> _What you will do_
Print exactly the part opening with the line containing "upper_shell();" and closing with the line containing "AROUND = 512", with both of those lines included.
= = = = =
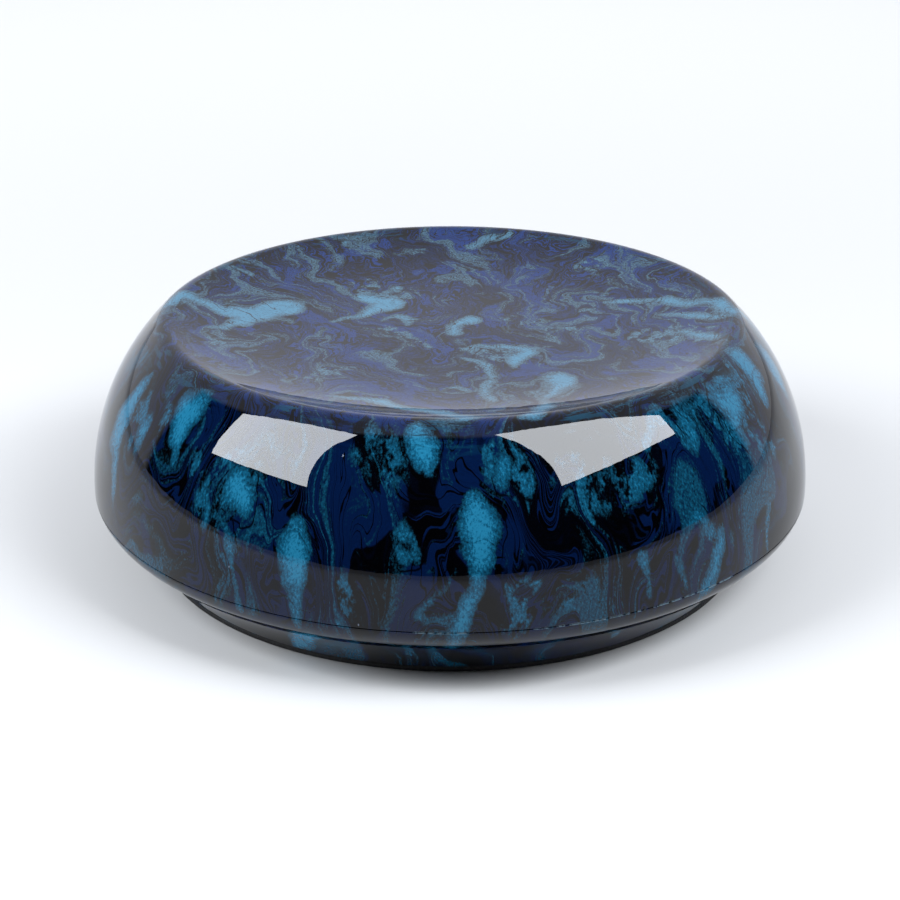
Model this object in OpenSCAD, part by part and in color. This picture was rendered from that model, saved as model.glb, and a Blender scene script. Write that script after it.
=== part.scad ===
// Round desk paperweight with a shallow dish in its top.
// Two moulded shells meet at a parting line on the widest circumference. They are clamped
// by four self-tapping screws driven from below, which a non-slip pad then covers. A cast
// disc inside gives the weight, and a foam ring under the dish keeps it from rattling.
// Lengths are in millimetres. The origin is the centre of the underside, with +Z up.

/* [Body] */
// Diameter across the widest circumference
body_d = 100; // [96:1:108]
// Height of the parting line above the underside
seam_z = 10.2; // [10:0.1:11]
// Wall thickness of both shells
wall = 3; // [2.6:0.1:3.2]
// Width of the gap left at the parting line
seam_gap = 0.12; // [0.08:0.02:0.3]

/* [Shoulder and rim] */
// Radius of the arc that runs from the parting line up to the rim
shoulder_r = 31.5; // [30.5:0.1:32]
// Angle that the shoulder arc turns through
shoulder_sweep = 46; // [44:1:48]
// Radius of the rounded rim
rim_r = 2.3; // [1.8:0.1:2.6]

/* [Dish] */
// Slope of the dish where it meets the rim
dish_slope = 16.5; // [13:0.5:18]
// How late the dish turns up: 2 is a spherical bowl, 4 is a flat plate with a raised edge
dish_power = 3.5; // [3:0.25:4]

/* [Foot] */
// Diameter of the non-slip pad
pad_d = 83; // [80:1:85]
// Thickness of the non-slip pad
pad_t = 0.8; // [0.7:0.1:1.4]
// Thickness of the adhesive film above the pad
film_t = 0.15; // [0.1:0.05:0.3]
// Height of the crease between the side band and the cove
crease_z = 7.6; // [7.2:0.1:8]

/* [Ballast] */
// Diameter of the cast ballast disc
ballast_d = 76; // [72:1:77]
// Thickness of the cast ballast disc
ballast_t = 14; // [10:0.5:15]
// Thickness of the foam ring
foam_t = 3; // [2:0.5:4]

/* [Screws] */
// Number of screws
screw_count = 4; // [3:1:5]
// Distance of each screw from the centre
screw_ring = 28; // [27:0.5:29]
// Outer diameter of the screw thread
screw_d = 2.9; // [2.6:0.1:3]
// Length of the screw under its head
screw_length = 15; // [12:1:17]

/* [Hidden] */

body_r = body_d/2;
pad_r = pad_d/2;

// Outline of the upper shell
shoulder_c = [body_r - shoulder_r, seam_z];
rim_c = shoulder_c + (shoulder_r - rim_r)*[cos(shoulder_sweep), sin(shoulder_sweep)];
dish_edge = rim_c + rim_r*[-sin(dish_slope), cos(dish_slope)];
dish_depth = dish_edge.x*tan(dish_slope)/dish_power;
inner_sweep = shoulder_sweep - 6;
under_edge_r = dish_edge.x - 3;

// Locating joint between the shells: a tongue on the lower one, a rebate in the upper one
lip = 1.7;
tongue_t = 1.3;
tongue_h = 2;
fit_gap = 0.1;
tongue_out = body_r - lip - fit_gap;
tongue_in = tongue_out - tongue_t;

// Lower shell
floor_z = pad_t + film_t;
floor_top = floor_z + wall;
band_tilt_top = 12;
band_tilt_low = 48;
band_top = seam_z - seam_gap;
band_r = (band_top - crease_z)/(sin(band_tilt_low) - sin(band_tilt_top));
crease_r = body_r - band_r*(cos(band_tilt_top) - cos(band_tilt_low));
foot_r = pad_r + 0.2;
cove_turn = 20;

// Screws, bosses and posts
post_r = 5;
post_top = 9;
boss_r = 4.6;
seat_z = 6.5;
head_r = 2.8;
head_h = 2;
bore_extra = 0.05;

// Ballast and what holds it
ballast_top = floor_top + ballast_t;
boss_clearance = 1.2;
fence_in = ballast_d/2 + 0.4;
fence_t = 1.8;
fence_h = 3;
press_in = 16.5;
press_out = 19.5;
foam_side = 2.5;

// Ribs under the dish
rib_count = 8;
rib_t = 1.5;
rib_drop = 5.5;

facets = 96;

// Height of the dish surface at a distance r from the centre
function dish_z(r) = dish_edge.y - dish_depth*(1 - pow(r/dish_edge.x, dish_power));

// Points along an arc about c, from angle a0 to angle a1
function arc(c, r, a0, a1, n) = [
    for (i = [0:n])
        let (a = a0 + (a1 - a0)*i/n) c + r*[cos(a), sin(a)]
];

// Points along an arc from p to q that turns through the given angle, hollow side outwards
function cove(p, q, turn, n) =
    let (
        chord = q - p,
        r = norm(chord)/(2*sin(turn/2)),
        side = [-chord.y, chord.x]/norm(chord),
        c = (p + q)/2 + side*r*cos(turn/2),
        a0 = atan2(p.y - c.y, p.x - c.x)
    )
    arc(c, r, a0, a0 + turn, n);

// Points along the dish, from distance r0 to distance r1, lowered by the given drop
function dish(r0, r1, drop, n) = [
    for (i = [0:n])
        let (r = r0 + (r1 - r0)*i/n) [r, dish_z(r) - drop]
];

// Copies a child to each screw position
module each_screw() {
    for (i = [0:screw_count - 1])
        rotate([0, 0, 360*(i + 0.5)/screw_count])
            translate([screw_ring, 0, 0])
                children();
}

// A vertical ring between two radii and two heights
module ring(r_in, r_out, z0, z1) {
    rotate_extrude($fn = facets)
        translate([r_in, z0])
            square([r_out - r_in, z1 - z0]);
}

// Dish, rim and shoulder as one wall, rebated inside the parting line for the tongue
module upper_wall() {
    inner_r = shoulder_r - wall;
    outside = arc(shoulder_c, shoulder_r, 0, shoulder_sweep, 24);
    rim = arc(rim_c, rim_r, shoulder_sweep, 90 + dish_slope, 12);
    inside = arc(shoulder_c, inner_r, inner_sweep, asin((tongue_h + 1)/inner_r), 12);
    rebate_r = tongue_out + fit_gap;
    rebate_z = seam_z + tongue_h + fit_gap;
    rotate_extrude($fn = facets)
        polygon(concat(
            outside,
            [for (i = [1:len(rim) - 1]) rim[i]],
            [for (p = dish(dish_edge.x, 0, 0, 22)) if (p.x < dish_edge.x) p],
            dish(0, under_edge_r, wall, 12),
            inside,
            [[rebate_r - lip, rebate_z], [rebate_r, rebate_z], [rebate_r, seam_z]]
        ));
}

// Ribs that run out from the pressing ring to the wall
module dish_ribs() {
    for (i = [0:rib_count - 1])
        rotate([0, 0, 360*(i + 0.5)/rib_count + 22.5])
            translate([press_out - 0.5, -rib_t/2, dish_z(0) - rib_drop])
                cube([under_edge_r - press_out, rib_t, rib_drop - 0.2]);
}

module upper_shell() {
    boss_top = dish_z(0) - 0.9;
    color("midnightblue")
        difference() {
            union() {
                upper_wall();
                ring(press_in, press_out, ballast_top + foam_t, dish_z(0) - 1.5);
                dish_ribs();
                each_screw()
                    translate([0, 0, post_top])
                        cylinder(r = boss_r, h = boss_top - post_top, $fn = 48);
            }
            each_screw()
                translate([0, 0, post_top - 1])
                    cylinder(d = screw_d + 2*bore_extra, h = screw_length - 0.5, $fn = 32);
        }
}

// Side band, cove, floor and tongue as one wall
module lower_wall() {
    band_c = [body_r - band_r*cos(band_tilt_top), band_top + band_r*sin(band_tilt_top)];
    band = arc(band_c, band_r, -band_tilt_top, -band_tilt_low, 6);
    hollow = cove([crease_r, crease_z], [foot_r, floor_z], cove_turn, 10);
    rotate_extrude($fn = facets)
        polygon(concat(
            band,
            [for (i = [1:len(hollow) - 1]) hollow[i]],
            [
                [0, floor_z], [0, floor_top], [foot_r - 0.7, floor_top],
                [tongue_in, crease_z + 2], [tongue_in, seam_z + tongue_h - 0.3],
                [tongue_in + 0.3, seam_z + tongue_h], [tongue_out - 0.3, seam_z + tongue_h],
                [tongue_out, seam_z + tongue_h - 0.3], [tongue_out, band_top]
            ]
        ));
}

module lower_shell() {
    color("darkslateblue")
        difference() {
            union() {
                lower_wall();
                ring(fence_in, fence_in + fence_t, floor_top - 0.5, floor_top + fence_h);
                each_screw()
                    translate([0, 0, floor_z + 1])
                        cylinder(r = post_r, h = post_top - floor_z - 1, $fn = 48);
            }
            each_screw()
                translate([0, 0, floor_z - 1])
                    cylinder(r = head_r + 0.4, h = seat_z - floor_z + 1, $fn = 48);
            each_screw()
                cylinder(d = screw_d + 0.5, h = post_top + 1, $fn = 32);
        }
}

module ballast_disc() {
    hole_r = post_r + boss_clearance;
    edge = 1;
    color("dimgray")
        difference() {
            translate([0, 0, floor_top])
                rotate_extrude($fn = facets)
                    polygon([
                        [0, 0], [ballast_d/2 - edge, 0], [ballast_d/2, edge],
                        [ballast_d/2, ballast_t - edge], [ballast_d/2 - edge, ballast_t],
                        [0, ballast_t]
                    ]);
            each_screw()
                translate([0, 0, floor_top - 1])
                    cylinder(r = hole_r, h = ballast_t + 2, $fn = 48);
        }
}

module foam_spacer() {
    color("silver")
        ring(press_in - foam_side, press_out + foam_side, ballast_top, ballast_top + foam_t);
}

// One self-tapping screw, head down, with a cross recess
module screw() {
    shank_r = screw_d/2;
    point = 2;
    difference() {
        translate([0, 0, seat_z])
            rotate_extrude($fn = 48)
                polygon([
                    [0, -head_h], [head_r - 0.5, -head_h], [head_r, -head_h + 0.6], [head_r, 0],
                    [shank_r, 0], [shank_r, screw_length - point], [0.2, screw_length],
                    [0, screw_length]
                ]);
        for (turn = [0, 90])
            rotate([0, 0, turn])
                translate([-1.4, -0.3, seat_z - head_h - 1])
                    cube([2.8, 0.6, 2.1]);
    }
}

module shell_screws() {
    color("lightgray")
        each_screw()
            screw();
}

module pad_adhesive() {
    color("white")
        translate([0, 0, pad_t])
            cylinder(r = pad_r - 0.7, h = film_t, $fn = facets);
}

module non_slip_pad() {
    bevel = 0.25;
    color("black")
        rotate_extrude($fn = facets)
            polygon([
                [0, 0], [pad_r - bevel, 0], [pad_r, bevel], [pad_r, pad_t], [0, pad_t]
            ]);
}

upper_shell();
lower_shell();
ballast_disc();
foam_spacer();
shell_screws();
pad_adhesive();
non_slip_pad();
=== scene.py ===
"""Looks of a round, dish-topped desk paperweight with a glossy marbled finish.

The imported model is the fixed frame. The two shells and the pad are rebuilt here as fine
turned meshes on the same outline; the pieces inside keep their CAD meshes. Outlines are in
millimetres, as (distance from the axis, height), and become metres in the meshes.
"""
import math
import random

import bpy
import numpy as np
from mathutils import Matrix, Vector


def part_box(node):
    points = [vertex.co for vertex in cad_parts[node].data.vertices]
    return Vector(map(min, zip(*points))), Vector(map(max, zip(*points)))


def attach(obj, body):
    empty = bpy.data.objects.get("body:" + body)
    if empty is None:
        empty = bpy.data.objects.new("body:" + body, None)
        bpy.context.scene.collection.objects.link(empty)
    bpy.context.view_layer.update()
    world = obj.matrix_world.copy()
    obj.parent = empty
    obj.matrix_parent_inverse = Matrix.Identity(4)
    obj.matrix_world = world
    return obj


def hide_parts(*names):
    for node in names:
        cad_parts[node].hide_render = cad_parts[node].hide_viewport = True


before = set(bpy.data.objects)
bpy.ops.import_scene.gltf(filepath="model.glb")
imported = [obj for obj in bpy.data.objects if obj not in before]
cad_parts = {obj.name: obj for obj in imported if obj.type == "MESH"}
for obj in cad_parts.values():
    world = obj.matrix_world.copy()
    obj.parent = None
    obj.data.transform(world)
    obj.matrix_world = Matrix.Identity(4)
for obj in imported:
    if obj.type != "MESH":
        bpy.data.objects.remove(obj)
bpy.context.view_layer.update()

MM = 0.001
AROUND = 512

# Outline of the shells, the same as the CAD model's
BODY_R = round(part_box("upper_shell")[1].x / MM, 3)
SEAM_Z = 10.2
SHOULDER_R = 31.5
SHOULDER_SWEEP = 46.0
RIM_R = 2.3
DISH_SLOPE = 16.5
DISH_POWER = 3.5
WALL = 3.0
SEAM_GAP = 0.12
CREASE_Z = 7.6
BAND_TILT = (12.0, 48.0)
PAD_R = 41.5
PAD_T = 0.8
FLOOR_Z = 0.95
COVE_TURN = 20.0
TONGUE_OUT = 48.2
TONGUE_T = 1.3
TONGUE_TOP = 12.2
LIP = 1.7
FIT_GAP = 0.1
UNDER_EDGE = 3.0
FOOT_R = PAD_R + 0.2

# Finish of the meshes: the rounding at the parting line, and the least angle of a sharp edge
SEAM_EDGE = 0.05
SHARP_ANGLE = 35

# Studs under the pad: their spacing and height, and how many rings of vertices carry them
STUD_PITCH = 2.6
STUD_HEIGHT = 0.28
STUD_RINGS = 160

# How fast the flat film grows outwards for each millimetre down the side
FILM_SPREAD = 0.6


def arc(centre, radius, start, end, steps):
    """Points on an arc, from one angle to the other, in degrees."""
    a = np.radians(np.linspace(start, end, steps + 1))
    return np.column_stack([centre[0] + radius * np.cos(a), centre[1] + radius * np.sin(a)])


def line(p, q, steps):
    """Points on a straight line, both ends included."""
    t = np.linspace(0.0, 1.0, steps + 1)[:, None]
    return np.asarray(p, float) * (1 - t) + np.asarray(q, float) * t


def chain(*runs):
    """Joins runs of points and drops a point that repeats the one before it."""
    points = np.concatenate([np.atleast_2d(r) for r in runs])
    step = np.hypot(*np.diff(points, axis=0).T)
    return points[np.concatenate([[True], step > 1e-6])]


def polar(angle):
    """The unit (r, z) direction at an angle above the level, in degrees."""
    a = math.radians(angle)
    return np.array([math.cos(a), math.sin(a)])


SHOULDER_C = np.array([BODY_R - SHOULDER_R, SEAM_Z])
RIM_C = SHOULDER_C + (SHOULDER_R - RIM_R) * polar(SHOULDER_SWEEP)
DISH_EDGE = RIM_C + RIM_R * polar(90 + DISH_SLOPE)
DISH_DEPTH = DISH_EDGE[0] * math.tan(math.radians(DISH_SLOPE)) / DISH_POWER


def dish_z(r):
    """Height of the dish surface at a distance from the axis."""
    return DISH_EDGE[1] - DISH_DEPTH * (1 - (r / DISH_EDGE[0]) ** DISH_POWER)


def dish(r0, r1, drop, steps):
    """Points along the dish from one distance to another, lowered by the drop."""
    r = np.linspace(r0, r1, steps + 1)
    return np.column_stack([r, dish_z(r) - drop])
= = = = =
> _Response to the task_
upper_shell();
lower_shell();
ballast_disc();
foam_spacer();
shell_screws();
pad_adhesive();
non_slip_pad();
=== scene.py ===
"""Looks of a round, dish-topped desk paperweight with a glossy marbled finish.

The imported model is the fixed frame. The two shells and the pad are rebuilt here as fine
turned meshes on the same outline; the pieces inside keep their CAD meshes. Outlines are in
millimetres, as (distance from the axis, height), and become metres in the meshes.
"""
import math
import random

import bpy
import numpy as np
from mathutils import Matrix, Vector


def part_box(node):
    points = [vertex.co for vertex in cad_parts[node].data.vertices]
    return Vector(map(min, zip(*points))), Vector(map(max, zip(*points)))


def attach(obj, body):
    empty = bpy.data.objects.get("body:" + body)
    if empty is None:
        empty = bpy.data.objects.new("body:" + body, None)
        bpy.context.scene.collection.objects.link(empty)
    bpy.context.view_layer.update()
    world = obj.matrix_world.copy()
    obj.parent = empty
    obj.matrix_parent_inverse = Matrix.Identity(4)
    obj.matrix_world = world
    return obj


def hide_parts(*names):
    for node in names:
        cad_parts[node].hide_render = cad_parts[node].hide_viewport = True


before = set(bpy.data.objects)
bpy.ops.import_scene.gltf(filepath="model.glb")
imported = [obj for obj in bpy.data.objects if obj not in before]
cad_parts = {obj.name: obj for obj in imported if obj.type == "MESH"}
for obj in cad_parts.values():
    world = obj.matrix_world.copy()
    obj.parent = None
    obj.data.transform(world)
    obj.matrix_world = Matrix.Identity(4)
for obj in imported:
    if obj.type != "MESH":
        bpy.data.objects.remove(obj)
bpy.context.view_layer.update()

MM = 0.001
AROUND = 512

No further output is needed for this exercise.